Conditions for Trusting Expert Intuition

Key Insight

Intuition, in the context of expertise, can be understood as recognition: 'The situation has provided a cue; this cue has given the expert access to information stored in memory, and the information provides the answer. Intuition is nothing more and nothing less than recognition.' This process often involves an automatic tentative plan from associative memory (System 1), followed by a deliberate mental simulation to check its viability (System 2), as seen in the recognition-primed decision model used by firefighters.

The acquisition of skilled intuition varies greatly. Emotional learning, such as fear or aversion, can be acquired very quickly, sometimes from a single intense experience or even through verbal instruction. However, what we typically consider 'expertise' in complex tasks like high-level chess or professional basketball takes a long time to develop, often requiring thousands of hours of dedicated practice (e.g., 10000 hours for chess masters) to build a vast collection of 'miniskills' and recognize intricate patterns.
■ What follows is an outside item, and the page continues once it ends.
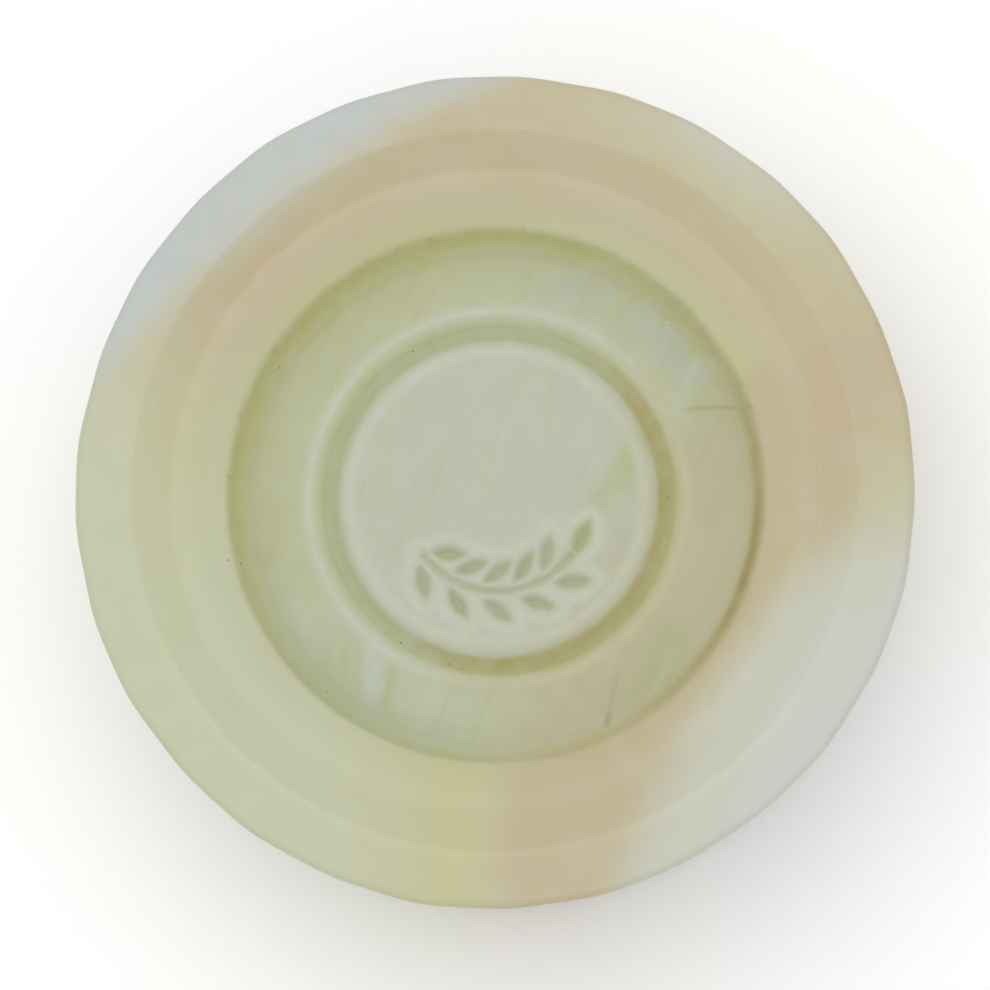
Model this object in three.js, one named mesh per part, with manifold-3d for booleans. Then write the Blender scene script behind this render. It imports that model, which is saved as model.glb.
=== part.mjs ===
// A marbled shaving soap puck: a round, dished block of soap, made of differently coloured pours
// that set against each other. Millimetres, +Z up, origin at the centre of the underside. +Y is
// the top of the stamped mark.
//
// Every pour runs straight down through the whole puck. The rim pours surround the dish, and the
// floor pours lie under its floor. Neighbouring pours keep a narrow knit gap at their side walls.

import * as THREE from "three";
import { mergeVertices } from "three/addons/utils/BufferGeometryUtils.js";
import Module from "manifold-3d";

const wasm = await Module();
wasm.setup();

// Overall sizes.
const RIM_RADIUS = 38; // at the top edge, the widest place
const HEIGHT = 27;
const SIDE_DRAFT = 2.8; // how much the radius shrinks from the top edge to the underside
const UNDERSIDE_BEVEL = 1.4;
const RIM_EDGE_BEVEL = 0.5;

// The dish, from the outside in. Each depth is measured from the surface outside it.
const OUTER_TERRACE_WIDTH = 5.2;
const STEP_WIDTH = 3.3;
const STEP_DEPTH = 1.8;
const INNER_TERRACE_WIDTH = 5.1;
const SHOULDER_DEPTH = 2.2; // the inner terrace rounds down by this towards the dish wall
const DISH_WALL_WIDTH = 1.5;
const DISH_WALL_DEPTH = 2.5;

// The stamped mark on the dish floor: a ring groove, and a leafy sprig inside it.
const RING_MARGIN = 6; // from the edge of the floor to the ring
const RING_TOP_WIDTH = 2.7;
const RING_FLOOR_WIDTH = 1.5;
const RING_DEPTH = 0.7;
const SPRIG_MARGIN = 5.7; // from the ring to the middle of the sprig's stem
const SPRIG_HALF_SPAN = 52; // degrees of arc, from the bottom of the mark to either end
const SPRIG_DEPTH = 0.6;
const STEM_WIDTH = 0.8;
const LEAF_PAIRS = 5;
const LEAF_LENGTH = 3.6;
const LEAF_WIDTH = 1.5;
const LEAF_LEAN = 38; // degrees between a leaf and the stem
const LEAF_STAND_OFF = 0.25; // from the stem's edge to the near tip of a leaf

// A rim swirl is a lens between the puck's edge and a curve that bows inwards by depth. A floor
// swirl is one between the floor pours' edge and such a curve. Angles are degrees from +X.
const RIM_LENSES = {
  upperLeftTan: { middle: 119, halfSpan: 51, depth: 9.5 },
  upperLeftWhite: { middle: 127, halfSpan: 38, depth: 5 },
  upperRightWhite: { middle: 53, halfSpan: 12, depth: 5 },
  lowerRightTan: { middle: -34, halfSpan: 57, depth: 17 },
  lowerRightWhite: { middle: -36, halfSpan: 36, depth: 11 },
};
const FLOOR_LENSES = {
  rightTan: { middle: -18, halfSpan: 40, depth: 5.2 },
  lowerLeftGrey: { middle: 232, halfSpan: 15, depth: 4.8 },
};

// Fits and facets.
const KNIT_GAP = 0.3; // between neighbouring pours
const CUT_MARGIN = 1; // how far a cutter runs past the surface that it cuts
const AROUND = 72; // facets round the puck
const LENS_STEPS = 20;
const LENS_OVERRUN = 0.1; // share of a lens's curve that runs on past each end
const LENS_STEP_SHARE = 0.01; // half the stretch over which the curve's direction is taken
const SHOULDER_STEPS = 4;
const ARC_STEPS = 4; // on each side of a leaf, and doubled on the stem

// Places worked out from the sizes above.
const STEP_OUTER_RADIUS = RIM_RADIUS - OUTER_TERRACE_WIDTH;
const STEP_INNER_RADIUS = STEP_OUTER_RADIUS - STEP_WIDTH;
const DISH_EDGE_RADIUS = STEP_INNER_RADIUS - INNER_TERRACE_WIDTH;
const FLOOR_RADIUS = DISH_EDGE_RADIUS - DISH_WALL_WIDTH;
const FLOOR_POUR_RADIUS = FLOOR_RADIUS - KNIT_GAP;
const INNER_TERRACE_Z = HEIGHT - STEP_DEPTH;
const DISH_EDGE_Z = INNER_TERRACE_Z - SHOULDER_DEPTH;
const FLOOR_Z = DISH_EDGE_Z - DISH_WALL_DEPTH;
const RING_RADIUS = FLOOR_RADIUS - RING_MARGIN - RING_TOP_WIDTH / 2;
const SPRIG_RADIUS = RING_RADIUS - RING_TOP_WIDTH / 2 - SPRIG_MARGIN;

const radians = THREE.MathUtils.degToRad;
const degrees = THREE.MathUtils.radToDeg;
const at = (x, y) => new THREE.Vector2(x, y);
const wallRadius = (z) => RIM_RADIUS - SIDE_DRAFT * (1 - z / HEIGHT);

// ---- Solids -------------------------------------------------------------------------------

function solidOf(geometry) {
  const bare = geometry.clone();
  bare.deleteAttribute("normal");
  bare.deleteAttribute("uv");
  const merged = mergeVertices(bare, 1e-4);
  const mesh = new wasm.Mesh({
    numProp: 3,
    vertProperties: new Float32Array(merged.attributes.position.array),
    triVerts: new Uint32Array(merged.index.array),
  });
  return new wasm.Manifold(mesh);
}

function geometryOf(solid) {
  const mesh = solid.getMesh();
  const geometry = new THREE.BufferGeometry();
  geometry.setAttribute("position", new THREE.BufferAttribute(mesh.vertProperties, 3));
  geometry.setIndex(new THREE.BufferAttribute(mesh.triVerts, 1));
  geometry.computeVertexNormals();
  return geometry;
}

// Turns a profile of (radius, height) points about the Z axis. The points run up the outside and
// back down the inside, and either end on the axis or close on themselves.
function turned(profile) {
  const geometry = new THREE.LatheGeometry(profile, AROUND);
  geometry.rotateX(Math.PI / 2);
  return solidOf(geometry);
}

// A prism standing on a flat outline, from one height to another.
function prism(shape, bottom, top) {
  const geometry = new THREE.ExtrudeGeometry(shape, {
    depth: top - bottom,
    bevelEnabled: false,
    curveSegments: ARC_STEPS,
  });
  geometry.translate(0, 0, bottom);
  return solidOf(geometry);
}

// ---- The rim and the floor before they are cut into pours ----------------------------------

// The inner terrace rounds over, from level to its steepest at the edge of the dish.
function shoulder() {
  const points = [];
  for (let i = 1; i <= SHOULDER_STEPS; i++) {
    const angle = (i / SHOULDER_STEPS) * (Math.PI / 2);
    const radius = STEP_INNER_RADIUS - INNER_TERRACE_WIDTH * Math.sin(angle);
    points.push(at(radius, DISH_EDGE_Z + SHOULDER_DEPTH * Math.cos(angle)));
  }
  return points;
}

function rimBlank() {
  const foot = at(FLOOR_RADIUS, 0);
  return turned([
    foot,
    at(wallRadius(0) - UNDERSIDE_BEVEL, 0),
    at(wallRadius(UNDERSIDE_BEVEL), UNDERSIDE_BEVEL),
    at(wallRadius(HEIGHT - RIM_EDGE_BEVEL), HEIGHT - RIM_EDGE_BEVEL),
    at(RIM_RADIUS - RIM_EDGE_BEVEL, HEIGHT),
    at(STEP_OUTER_RADIUS, HEIGHT),
    at(STEP_INNER_RADIUS, INNER_TERRACE_Z),
    ...shoulder(),
    at(FLOOR_RADIUS, FLOOR_Z),
    foot.clone(),
  ]);
}

function floorBlank() {
  const disc = turned([
    at(0, 0),
    at(FLOOR_POUR_RADIUS, 0),
    at(FLOOR_POUR_RADIUS, FLOOR_Z),
    at(0, FLOOR_Z),
  ]);
  return disc.subtract(ringCutter()).subtract(sprigCutter());
}

// The ring is a groove with sloping sides.
function ringCutter() {
  const slope = (RING_TOP_WIDTH - RING_FLOOR_WIDTH) / 2 / RING_DEPTH;
  const halfAbove = RING_TOP_WIDTH / 2 + slope * CUT_MARGIN;
  const corner = at(RING_RADIUS - RING_FLOOR_WIDTH / 2, FLOOR_Z - RING_DEPTH);
  return turned([
    corner,
    at(RING_RADIUS + RING_FLOOR_WIDTH / 2, FLOOR_Z - RING_DEPTH),
    at(RING_RADIUS + halfAbove, FLOOR_Z + CUT_MARGIN),
    at(RING_RADIUS - halfAbove, FLOOR_Z + CUT_MARGIN),
    corner.clone(),
  ]);
}

// A pointed leaf between two equal arcs, centred on the origin and lying along X.
function leafShape() {
  const half = LEAF_LENGTH / 2;
  const sagitta = LEAF_WIDTH / 2;
  const radius = (half * half + sagitta * sagitta) / (2 * sagitta);
  const reach = Math.asin(half / radius);
  const up = Math.PI / 2;
  const shape = new THREE.Shape();
  shape.absarc(0, sagitta - radius, radius, up - reach, up + reach, false);
  shape.absarc(0, radius - sagitta, radius, -up - reach, -up + reach, false);
  return shape;
}

// The sprig's stem is an arc under the centre of the ring.
function stemShape() {
  const start = radians(-90 - SPRIG_HALF_SPAN);
  const end = radians(-90 + SPRIG_HALF_SPAN);
  const shape = new THREE.Shape();
  shape.absarc(0, 0, SPRIG_RADIUS + STEM_WIDTH / 2, start, end, false);
  shape.absarc(0, 0, SPRIG_RADIUS - STEM_WIDTH / 2, end, start, true);
  return shape;
}

// The stem, its leaves in pairs leaning towards its far end, and one leaf to end it.
function sprigCutter() {
  const bottom = FLOOR_Z - SPRIG_DEPTH;
  const top = FLOOR_Z + CUT_MARGIN;
  const leaf = prism(leafShape(), bottom, top);
  let cutter = prism(stemShape(), bottom, top);
  const place = (radius, angle, turn) => {
    const matrix = new THREE.Matrix4().makeRotationZ(radians(turn));
    matrix.setPosition(radius * Math.cos(radians(angle)), radius * Math.sin(radians(angle)), 0);
    cutter = cutter.add(leaf.transform(matrix.elements));
  };
  const leafRise = (LEAF_LENGTH / 2) * Math.sin(radians(LEAF_LEAN));
  const outwards = STEM_WIDTH / 2 + LEAF_STAND_OFF + leafRise;
  for (let pair = 0; pair < LEAF_PAIRS; pair++) {
    const share = (pair + 0.5) / LEAF_PAIRS;
    const angle = -90 + SPRIG_HALF_SPAN * (2 * share - 1);
    const along = angle + 90;
    place(SPRIG_RADIUS + outwards, angle, along - LEAF_LEAN);
    place(SPRIG_RADIUS - outwards, angle, along + LEAF_LEAN);
  }
  const tip = -90 + SPRIG_HALF_SPAN + degrees(LEAF_LENGTH / 2 / SPRIG_RADIUS);
  place(SPRIG_RADIUS, tip, tip + 90);
  return cutter;
}

// ---- Pours --------------------------------------------------------------------------------

// The prism over a lens. grow widens it evenly, to cut the pour that lies beside it. The curve
// runs on a little past the edge at both ends, where an arc outside the puck closes it.
function lensPrism({ middle, halfSpan, depth }, edgeRadius, grow) {
  const curve = (share) => {
    const angle = radians(middle + halfSpan * share);
    const radius = edgeRadius - depth * Math.cos((share * Math.PI) / 2);
    return at(radius * Math.cos(angle), radius * Math.sin(angle));
  };
  const points = [];
  for (let i = 0; i <= LENS_STEPS; i++) {
    const share = (1 + LENS_OVERRUN) * ((2 * i) / LENS_STEPS - 1);
    const along = curve(share + LENS_STEP_SHARE).sub(curve(share - LENS_STEP_SHARE)).normalize();
    const inwards = at(-along.y, along.x);
    points.push(curve(share).addScaledVector(inwards, grow));
  }
  const [first, last] = [points[0], points[LENS_STEPS]];
  const shape = new THREE.Shape(points);
  shape.absarc(0, 0, first.length(), last.angle(), first.angle(), true);
  return prism(shape, -CUT_MARGIN, HEIGHT + CUT_MARGIN);
}

const rimLens = (name, grow = 0) => lensPrism(RIM_LENSES[name], RIM_RADIUS, grow);
const floorLens = (name, grow = 0) => lensPrism(FLOOR_LENSES[name], FLOOR_POUR_RADIUS, grow);

const COLOURS = {
  cream: 0xc9caa9,
  tan: 0xc6b391,
  white: 0xc6ccc9,
  sage: 0xb3b99b,
  grey: 0xb4bfb2,
};

function pour(name, colour, solid) {
  const material = new THREE.MeshStandardMaterial({
    color: COLOURS[colour],
    roughness: 0.45,
    metalness: 0,
  });
  const mesh = new THREE.Mesh(geometryOf(solid), material);
  mesh.name = name;
  return mesh;
}

function rimPours() {
  const blank = rimBlank();
  const cream = blank
    .subtract(rimLens("upperLeftTan", KNIT_GAP))
    .subtract(rimLens("upperRightWhite", KNIT_GAP))
    .subtract(rimLens("lowerRightTan", KNIT_GAP));
  const upperLeftTan = blank
    .intersect(rimLens("upperLeftTan"))
    .subtract(rimLens("upperLeftWhite", KNIT_GAP));
  const lowerRightTan = blank
    .intersect(rimLens("lowerRightTan"))
    .subtract(rimLens("lowerRightWhite", KNIT_GAP));
  return [
    pour("cream_rim_pour", "cream", cream),
    pour("tan_swirl_upper_left", "tan", upperLeftTan),
    pour("white_swirl_upper_left", "white", blank.intersect(rimLens("upperLeftWhite"))),
    pour("white_swirl_upper_right", "white", blank.intersect(rimLens("upperRightWhite"))),
    pour("tan_swirl_lower_right", "tan", lowerRightTan),
    pour("white_swirl_lower_right", "white", blank.intersect(rimLens("lowerRightWhite"))),
  ];
}

function floorPours() {
  const blank = floorBlank();
  const sage = blank
    .subtract(floorLens("rightTan", KNIT_GAP))
    .subtract(floorLens("lowerLeftGrey", KNIT_GAP));
  return [
    pour("sage_floor_pour", "sage", sage),
    pour("tan_floor_swirl", "tan", blank.intersect(floorLens("rightTan"))),
    pour("grey_floor_swirl", "grey", blank.intersect(floorLens("lowerLeftGrey"))),
  ];
}

const puck = new THREE.Group();
puck.name = "shaving_soap_puck";
puck.add(...rimPours(), ...floorPours());

export default puck;
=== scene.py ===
"""A marbled shaving soap puck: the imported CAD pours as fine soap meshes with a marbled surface.

One closed skin of the whole puck is made first, with its steps, dish, ring and sprig, and then
divided into the same pours as the CAD model, so that neighbouring pieces meet without a seam.
Lengths are in millimetres until a mesh is made, which turns them into metres.
"""
import math
from collections import Counter

import bmesh
import bpy
import numpy as np
from mathutils import Matrix, Vector


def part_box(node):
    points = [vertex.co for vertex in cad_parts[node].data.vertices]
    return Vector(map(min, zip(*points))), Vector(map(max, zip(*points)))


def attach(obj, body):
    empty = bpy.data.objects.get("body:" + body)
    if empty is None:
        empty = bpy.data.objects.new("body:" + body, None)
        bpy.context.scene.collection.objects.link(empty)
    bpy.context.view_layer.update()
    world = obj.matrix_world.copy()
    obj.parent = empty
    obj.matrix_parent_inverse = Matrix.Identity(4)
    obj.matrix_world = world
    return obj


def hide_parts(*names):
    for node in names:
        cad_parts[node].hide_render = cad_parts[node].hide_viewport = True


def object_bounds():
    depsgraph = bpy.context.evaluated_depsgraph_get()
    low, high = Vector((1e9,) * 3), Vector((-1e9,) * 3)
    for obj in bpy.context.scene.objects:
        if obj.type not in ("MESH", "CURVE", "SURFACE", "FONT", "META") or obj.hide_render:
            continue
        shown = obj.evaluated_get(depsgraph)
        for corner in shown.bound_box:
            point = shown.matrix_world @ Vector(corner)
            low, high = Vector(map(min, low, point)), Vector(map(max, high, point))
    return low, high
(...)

Intuitions are likely to be skilled and trustworthy when two fundamental conditions are met: the environment is sufficiently regular and predictable, and the individual has had ample opportunity to learn these regularities through prolonged practice with clear and rapid feedback. For example, chess players and firefighters operate in environments that, while complex, are fundamentally orderly. Conversely, in 'zero-validity environments' like long-term stock picking or political forecasting, where events are largely unpredictable, intuitive 'hits' are due to luck, and subjective confidence in these situations is a self-delusional, unreliable guide.